TMIM: Do you create your own cover art?
CS: Yes, some are old drawings. Others are Petroglyphs to which I added color.

TMIM: If you could give one piece of advice to an aspiring musician, what would it be?
CS: “Nosce te ipsum.” Know yourself. And after that comes the most difficult part, to ensure that the sound is a reflex of this knowledge and not of the orders of power.

TMIM: This question practically answers itself, but is that why you promote your music through netlabels?
CS: Yes, I think that the whole of human creation should be part of the creative commons….. Since I have been promoting my work through netlabels, I have performed in many concerts. On the other hand any person can unload my music from the web.

TMIM: So how exactly does music generate revenue for the creator and the performer, when they are giving it away for free? I only ask this because the entire industry — rock, pop, jazz, experimental, old recordings, new ones — are all headed in that direction.
CS: Free download means that great people are going to listen to your work; I also want to sell my CD, since I know that the collectors like the objects, but the one who could not buy them, always will be able to unload them from the web for free. This is my philosophy.

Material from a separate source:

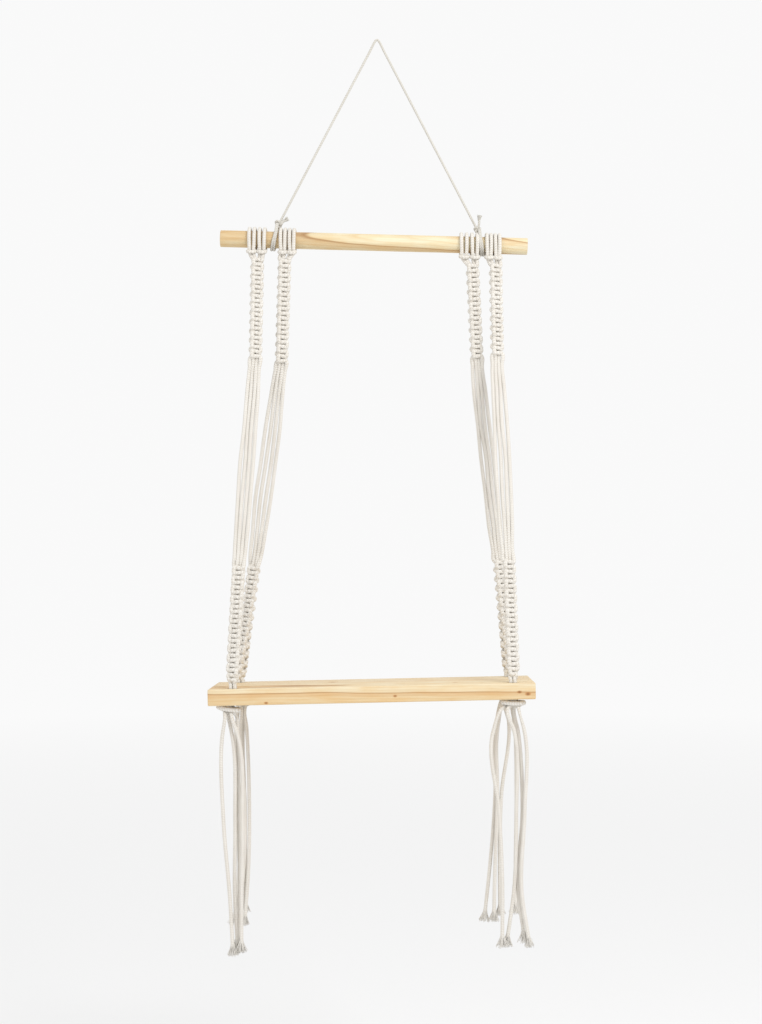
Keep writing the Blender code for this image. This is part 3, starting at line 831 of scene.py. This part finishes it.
# %% Dowel
EASE = 0.5 * MM
ROD_SIDES = 96
ROD_RINGS = 60
WEAR = 0.006  # how far the dowel's radius wavers, as a share


def eased_stations(length, ease, count):
    """Places along a length, closer at its ends, and how far the section is drawn in at each: at a
    distance c from the end by ease - sqrt(ease^2 - (ease - c)^2), a quarter circle."""
    corner = np.array((0.0, 0.12, 0.45, 1.0)) * ease
    inset = ease - np.sqrt(ease**2 - (ease - corner) ** 2)
    middle = np.linspace(-length / 2 + ease, length / 2 - ease, count)[1:-1]
    along = np.concatenate([corner - length / 2, middle, length / 2 - corner[::-1]])
    return along, np.concatenate([inset, np.zeros(count - 2), inset[::-1]])


def carried_section(along, section):
    """A section in Y and Z, an array of (station, side, 2), carried along X, as a Surface."""
    x = np.broadcast_to(along[:, None, None], (*section.shape[:2], 1))
    points = np.concatenate([x, section], -1)
    return Surface(points, np.zeros(section.shape[:2]), along - along[0])


along, inset = eased_stations(ROD_LENGTH, EASE, ROD_RINGS)
around = np.arange(ROD_SIDES) * 2 * np.pi / ROD_SIDES
worn = 1 + WEAR * np.sin(41 * along + 1.0) * np.sin(2 * np.pi * along / 0.21)
radius = ROD_R * worn - inset
circle = np.stack([np.cos(around), np.sin(around)], -1)
surface = carried_section(along, radius[:, None, None] * circle)
dowel = make_piece("dowel", [surface._replace(points=tilted(surface.points, ROD_CENTRE, ROD_TILT))])

# %% [markdown]
# ## The board
#
# A planed board has flat faces and edges that are just rounded. It is carried along its length like the
# dowel, but its section is a rectangle with round corners, so all twelve edges come out alike.

# %% Board
CORNER = 1.2 * MM
BOARD_RINGS = 50


def rounded_rectangle(width, height, corner, inset):
    """A rectangle's outline with round corners, anticlockwise, and one row for each inset. A corner's
    points are its centre + corner * (cos, sin), over a quarter turn each."""
    quarter = np.linspace(0.0, np.pi / 2, 5)
    turns = np.concatenate([quarter + k * np.pi / 2 for k in range(4)])
    signs = np.repeat(((1, 1), (-1, 1), (-1, -1), (1, -1)), 5, axis=0)
    half = np.array((width, height)) / 2 - corner
    outline = signs * half + corner * np.stack([np.cos(turns), np.sin(turns)], -1)
    return outline[None] - inset[:, None, None] * np.sign(outline)[None]


along, inset = eased_stations(BOARD_SIZE[0], CORNER, BOARD_RINGS)
section = rounded_rectangle(BOARD_SIZE[1], BOARD_SIZE[2], CORNER, inset)
surface = carried_section(along, section)
board = make_piece("board", [surface._replace(points=tilted(surface.points, BOARD_CENTRE, BOARD_TILT))])

# %% [markdown]
# ## The holes
#
# Each corner has a drilled hole, and sandpaper has taken its edge off. The holes could be built into the
# grid of faces, but a Boolean modifier cuts them as a drill does. Each drill is wider at both ends, so
# one cut makes the hole and its eased edges.

# %% Holes
HOLE_SIDES = 48
HOLE_EASE = 0.5 * MM
SHARP = math.radians(35)


def turned(profile, sides, centre, tilt):
    """A profile of (radius, height) rows turned round the Z axis, tilted and moved. A point is
    (radius cos(angle), radius sin(angle), height)."""
    angle = -np.arange(sides) * 2 * np.pi / sides
    radius, height = profile[:, 0, None], profile[:, 1, None]
    points = np.stack([radius * np.cos(angle), radius * np.sin(angle), height + 0 * angle], -1)
    return Surface(tilted(points, centre, tilt), np.zeros(points.shape[:2]), profile[:, 1])


drill_profile = np.array((
    (HOLE_R + 3 * HOLE_EASE, HALF_BOARD + 2 * HOLE_EASE), (HOLE_R, HALF_BOARD - HOLE_EASE),
    (HOLE_R, HOLE_EASE - HALF_BOARD), (HOLE_R + 3 * HOLE_EASE, -HALF_BOARD - 2 * HOLE_EASE),
))
for arm in ARMS:
    centre = board_point(arm.hole_x, HOLE_Y[arm.row], 0.0)
    drill = make_piece(f"drill_{arm.row}_{arm.side}", [turned(drill_profile, HOLE_SIDES, centre, BOARD_TILT)])
    hole = board.modifiers.new(drill.name, "BOOLEAN")
    hole.operation = "DIFFERENCE"
    hole.object = drill
bpy.context.view_layer.update()
cut = bpy.data.meshes.new_from_object(board.evaluated_get(bpy.context.evaluated_depsgraph_get()))
board.modifiers.clear()
board.data = cut
for arm in ARMS:
    bpy.data.objects.remove(bpy.data.objects[f"drill_{arm.row}_{arm.side}"], do_unlink=True)
board.data.shade_smooth()
board.data.set_sharp_from_angle(angle=SHARP)
print("board faces", len(board.data.polygons))

# %% [markdown]
# ## Node helpers
#
# A material is a small network of nodes. These helpers keep it readable: each adds one kind of node, fills
# its inputs, and gives back the output that the next one needs. The same could be clicked together in the
# node editor, but a script can be read, repeated and changed.

# %% Node helpers
WHITE = (1.0, 1.0, 1.0)


def add_node(tree, kind, inputs=None, **settings):
    """A node of a kind. A value in inputs is a number or colour, or another node's output to link."""
    made = tree.nodes.new(kind)
    for name, value in settings.items():
        setattr(made, name, value)
    for key, value in (inputs or {}).items():
        if isinstance(value, bpy.types.NodeSocket):
            tree.links.new(value, made.inputs[key])
        else:
            made.inputs[key].default_value = value
    return made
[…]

TMIM: Last: any theories on why people like you and I are drawn to dissonant music?
CS: I think that the current world is dissonant: some prefer living in ignorance and making cloying music, or junk food music, but not if you understand this. I try to express what I feel of reality. I try to say that I do not agree with what happens around me.

Remember that music is a reflex of what we are: when you listen to a track you listen to the spirit of the one who created it.